Project profile: Medical center infrastructure upgrade

Designed with UPS eBoost power efficiency technology, this project was set up with a central plant to provide utility and emergency power to the entire campus and be expanded for additional capacity over time.

By GE Critical Power September 3, 2014

Project name: Rush University Medical Center

Project type:
Critical infrastructure upgrade

Engineering Firm: GE Critical Power

Building type: Hospitals/health care facilities

Location: Chicago, IL

Timeline: November 2010 – March 2011


Project Background

Rush has been part of the Chicago landscape longer than any other health care institution in the city. Rush Medical College received its charter on March 2, 1837, just two days before the city of Chicago was incorporated. Rush Medical College was the first medical school in Chicago, and one of the earliest in the Midwest. Today, Rush is a nationally recognized teaching and research hospital focused on training the most elite medical professionals, while maximizing the treatment of its patients. In 2004 Rush University Medical Center initiated the Rush Transformation to modernize the campus with new and renovated buildings designed to better support patient needs, as well as advanced information systems to improve the quality, safety and efficiency of patient care. Six years into renovations, the campus now has a newly built 14-story hospital, an emergency department, a 5-story professional building and a 7-story parking structure. The Transformation includes a new central energy plant that connects each of the campus buildings, which eliminates the individual building control centers and gives Rush centralized control of dependable emergency and normal power.

Project details

  • 664-bed hospital
  • Includes 376-bed tower hospital building which opened in 2012 as part of the Medical Center’s major campus renovation
  • Tower hospital building earned the LEED Gold certification, making it the largest new construction health care project in the world to be LEED Gold Certified.

Challenge

Integrate the decentralized power systems that provide efficient normal and critical power is marked as the biggest challenge in the project. A vital requirement for hospitals is to provide critical power to life-sustaining areas of the hospital within 10 seconds of an outage. One of the paramount challenges Rush faced was a decentralized emergency power system that did not efficiently meet the 10-second requirement. To help devise a solution, the Rush Transformation team reached out to GE.

Centralized Energy System

Rush and GE collaborated on a plan to integrate the decentralized emergency electrical system by designing a Central Energy Plant to provide emergency loads to the campus’s geographically dispersed buildings. The emergency power system is hardwired with redundancy to ensure restoration of critical power within 10 seconds of an outage, as required by the state of Illinois.
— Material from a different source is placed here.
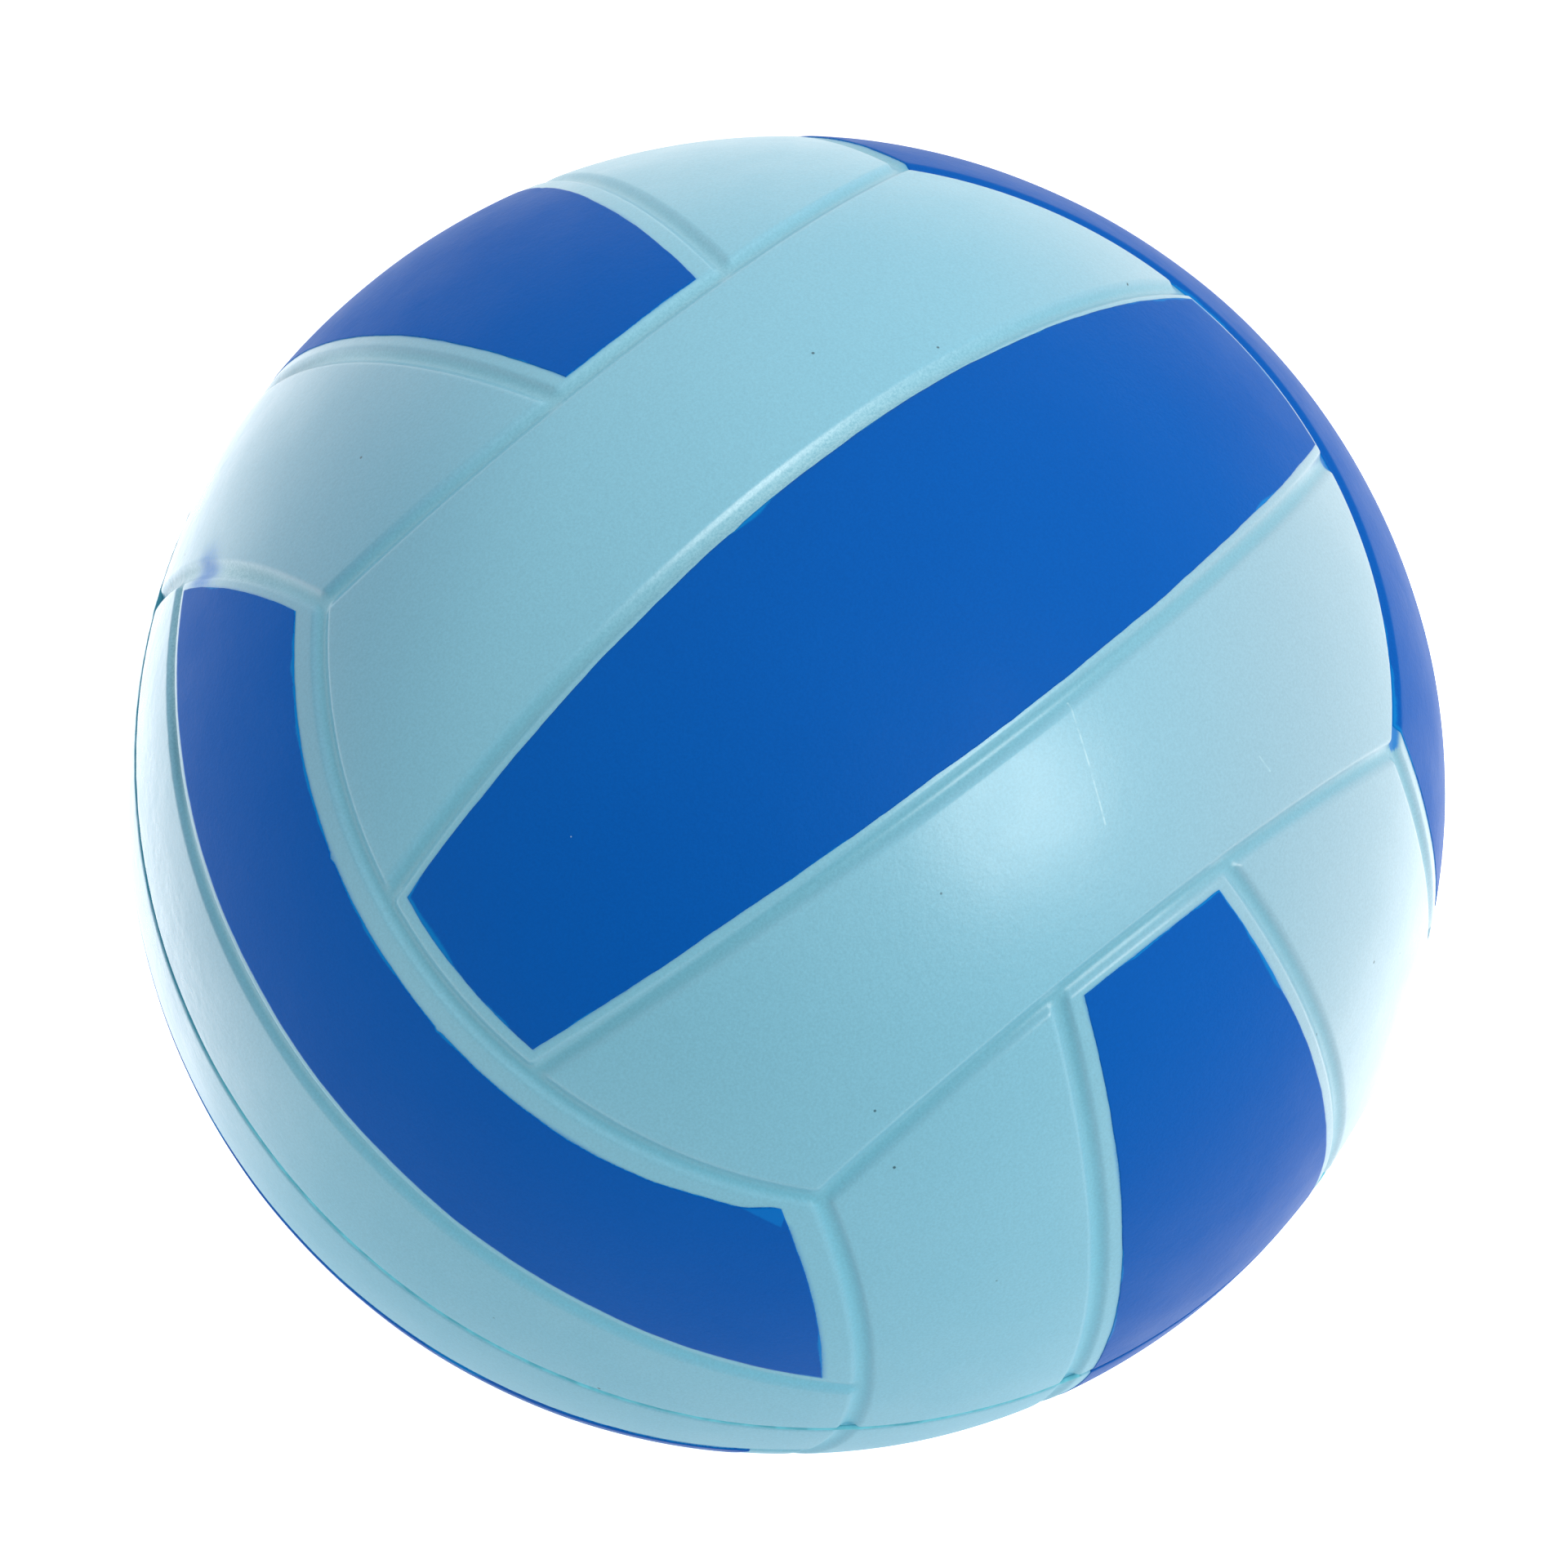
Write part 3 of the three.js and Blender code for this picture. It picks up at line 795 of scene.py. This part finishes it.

In a hospital environment, those 10 seconds of downtime can be life-threatening.

GE’s equipment became a lifeline for Rush Hospital Medical Center, beating the 10-second mark with a restoration time of 8.4 seconds. This is an impressive feat for a hospital with 27 buildings that are widely dispersed over 7 square blocks in downtown Chicago.

Since Rush’s new hospital, called the Tower, opened in January of 2012, the Central Energy Plant has been silently providing life support for all patients in the hospital. Previously, when there was a power interruption, there was no easy way to determine the cause of the malfunction. Testing all parts of the electrical system to repair the glitch was inefficient. Now GE’s Supervisory Control and Data Acquisition (SCADA) system allows Rush to monitor and pinpoint the exact malfunction location.

Project results

  • Provides emergency and back-up power to the 13-building hospital from a central energy plant in 10 seconds or less
  • Used multimode UPS technology designed to deliver uninterrupted power to Rush Hospital’s telecommunication systems in the East Tower Building, offering 99% efficiency in eBoost mode
  • Full scope of equipment: UPS, paralleling switchgear, programmable logic controller network, automatic transfer switches (ATS), surge protection devices, supervisor control and data acquisition (SCADA) system, medium voltage switchgear, protective relays, low voltage switchgear, packaged substations, transformers, motor control centers, switchboards.